Transparent Inventory
How many boxes actually go to public sale vs. breakers/shops/dealers? Fanatics won’t say.
No Preferential Treatment
Why do some accounts get priority access? If it’s first-come, first-served, then everyone should start from the same line.
Functioning Checkout
At minimum, the website should handle traffic without crashing, changing cart quantities, or timing people out mid-purchase.
None of this will happen. Because the current system works—for Fanatics, for breakers, and for shops. It just doesn’t work for regular collectors.
The Bigger Question: Is This Sustainable?
Concert tickets went through this. Sneakers went through this. Gaming consoles went through this.
In every case, the result was the same:
- Casual fans gave up – If you can’t buy tickets/shoes/consoles without fighting bots and paying markups, you stop trying
- Resentment grew – Fans turned on the companies that prioritized resellers over customers
- The market corrected – Eventually, hype died down, demand normalized, and the artificial scarcity model stopped working
The hobby is heading the same direction.
When collectors can’t buy product at retail, they either:
- Pay inflated secondary market prices (unsustainable for most budgets)
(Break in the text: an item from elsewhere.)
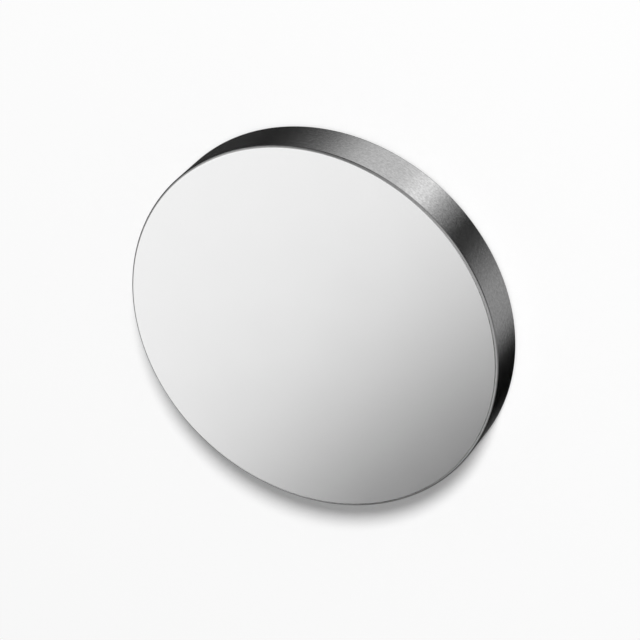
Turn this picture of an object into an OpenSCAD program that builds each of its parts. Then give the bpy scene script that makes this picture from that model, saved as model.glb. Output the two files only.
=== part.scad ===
// Disc magnet: a sintered slug with ground pole faces, tumbled edges and bright nickel plating.
// It is magnetised through its thickness, so each flat face is a pole.
// The disc lies on its lower pole face. The origin is the centre of that face, and +Z is the axis.

/* [Disc] */
// Diameter over the plating
disc_d = 8; // [3:0.5:40]
// Thickness over the plating
disc_t = 1; // [0.5:0.25:10]

/* [Edges] */
// Radius that tumbling leaves round the edge of each pole face
edge_r = 0.06; // [0.02:0.01:0.2]

/* [Hidden] */
$fn = 180;
disc_r = disc_d / 2;
nickel = [0.9, 0.9, 0.9];

// Half of the disc's section, from the axis out to the rim.
// The quarter rounds run smoothly into both pole faces and into the rim.
module half_section() {
    // Between the pole faces
    square([disc_r - edge_r, disc_t]);
    // Out to the rim
    translate([0, edge_r])
        square([disc_r, disc_t - 2 * edge_r]);
    // Tumbled edges
    for (edge_z = [edge_r, disc_t - edge_r])
        translate([disc_r - edge_r, edge_z])
            circle(r = edge_r);
}

// The whole magnet is one piece
module disc_magnet() {
    color(nickel)
        rotate_extrude()
            half_section();
}

disc_magnet();
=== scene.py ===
"""A nickel plated disc magnet, lying flat on a pale floor in soft studio light.

Everything is in metres and in the part's own frame: the disc lies on z = 0 and its axis is +Z.
Angles are in degrees: azimuth from +X towards +Y, elevation above the floor.
"""
import math

import bpy
from mathutils import Matrix, Vector


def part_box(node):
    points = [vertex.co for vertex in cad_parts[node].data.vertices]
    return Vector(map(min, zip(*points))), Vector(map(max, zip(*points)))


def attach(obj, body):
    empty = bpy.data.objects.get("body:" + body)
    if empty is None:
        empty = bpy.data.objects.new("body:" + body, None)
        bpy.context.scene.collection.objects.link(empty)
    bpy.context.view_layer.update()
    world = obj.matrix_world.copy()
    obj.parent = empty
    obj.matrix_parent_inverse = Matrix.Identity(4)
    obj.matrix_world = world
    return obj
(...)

- Stop collecting new releases (kills long-term demand)
- Leave the hobby entirely (shrinks the customer base)
Fanatics is betting that FOMO and artificial scarcity will keep driving sales. But if regular collectors get shut out too many times, they’ll stop caring.
The Bottom Line
Junk Wax Sal’s frustration is justified. And it’s not unique to him—it’s what thousands of collectors experience every time Fanatics drops a new product.
The issue isn’t site crashes or checkout errors. It’s allocation.
Product doesn’t “sell out” because demand is too high. It sells out because most of the inventory never makes it to the public sale in the first place.
Breakers get pallets. Shops get some boxes. Preferred dealers get priority access. And collectors get a 20-minute queue that ends in “sold out.”
That’s not a bug. That’s the business model.